Dei dieci celeberrimi diritti del lettore stilati da Pennac, il terzo è quello più difficile da digerire: il diritto di non finire un libro.
Non so se esista qualcuno al mondo che lo vive diversamente, ma per me ogni volta che accade è una sconfitta. Immagino abbia a che fare con l’odiosa questione che la stragrande maggioranza dei libri che ho affrontato sia stata acquistata, e insomma, ci ho investito dei soldi, mannaggia la miseria, tutte quelle pagine che resteranno inutilizzate sono uno spreco che non posso proprio permettermi. A guardare meglio, quantomeno con un po’ più di serietà e sentimento, è una faccenda molto più emotiva: il libro ci parla, noi lo ascoltiamo, a modo nostro gli rispondiamo e inconsciamente ci aspettiamo che a sua volta ci venga incontro. Quando non accade, quando ci delude, quando va per la sua strada, quando è troppo diverso da come ce lo aspettiamo, si spegne la fiammella che ci tiene uniti. La voglia di sapere cos’altro avrà da dirci se ne va a farsi benedire.
Ne ho lasciati diversi lungo la strada
In vita mia, confesso, ne ho lasciati diversi lungo la strada. Ironia della sorte, uno è proprio La prosivendola di Pennac (o era la Fata Carabina? Non me lo ricordo, il che la dice lunga): mi ero innamorato al Paradiso degli Orchi, travolto da quella scrittura brillantissima, dalle trovate geniali, dai personaggi così eccessivi; a un terzo abbondante del romanzo successivo avevo sensazioni di deja vu ogni due pagine, tutto quel trionfo di genialità mi è venuta a noia, e niente. Scusa Daniel, davvero, magari semplicemente non avrei dovuto infilarli uno di seguito all’altro.
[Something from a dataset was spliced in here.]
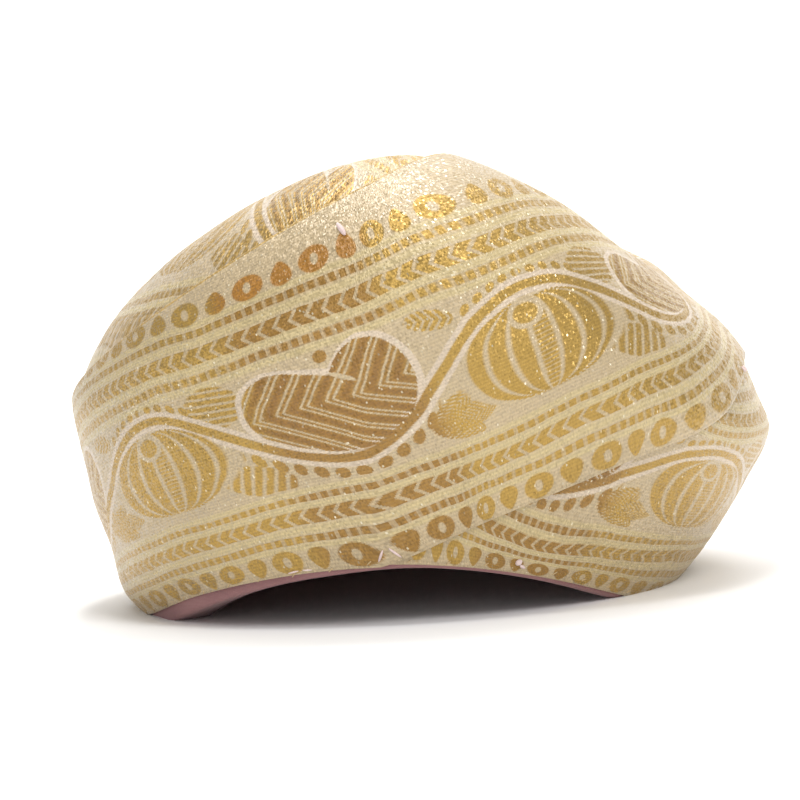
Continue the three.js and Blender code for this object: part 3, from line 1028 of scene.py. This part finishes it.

Mi è successo di nuovo in questi giorni, Underland di Robert Macfarlane il destinatario di un “non sei tu, sono io” spietato e terribilmente deluso. Non starò qui a sparare a zero contro un autore affermatissimo e un volume che, a quanto dice Goodreads, sta riscuotendo un buon successo: diciamo che poco oltre la metà, dopo un capitolo che parlava con faciloneria di fatti storici e luoghi che ben conosco, sopraffatto dalla incomunicabilità tra i suoi racconti e le mie attese, con davanti altre circa duecento pagine sullo stesso tenore, ho bofonchiato scorbutico ripensando ai 22 euro buttati, al tempo rubato, alle sessanta surreali pagine di note in coda e hop!, via sullo scaffale.
Ho già detto che non sono due casi isolati, nella mia storia di lettore, anzi. Con un po’ di vergogna confesso di avere diversi libri che non sono mai stati sfogliati oltre una certa soglia. La questione è che parliamo di nomi altisonanti, best seller conclamati, oddio, anche cose meno celebri, ma comunque non mi è mai accaduto per scarsa qualità o sciatteria, mai. Un libro brutto o malfatto nemmeno si comincia, almeno così è per me.
Una faccenda di comunicazione
Si tratta proprio una faccenda di comunicazione, mi sa. L’ultimo episodio con Macfarlane me l’ha sbattuto in faccia: sembra un libro scritto per sé, e non per me che lo sfoglio, questo mi arrivava continuamente dalle pagine. Non siamo fatti per concluderci a vicenda. Io e lui non siamo affiatati.
Questo è quello che mi accade con i libri che non concludo: quelle pagine e me, ecco, a guardarci bene non siamo una coppia. Sbuffo ogni dieci righe. “Mi ascolti?”. No, com’è che stavi dicendo? “Te lo ripeto, e pure per iscritto”. No, guarda, sono stanco, non mi interessa.
Incomunicabilità, di questo si tratta.
Ecco, ditemi che non sono pazzo a ragionare di libri come se fosse un dialogo, un’amicizia, un rapporto. Che non arrivare alla parola Fine mescola liberazione e stress, leggerezza e senso di colpa. Capita anche a voi, vero?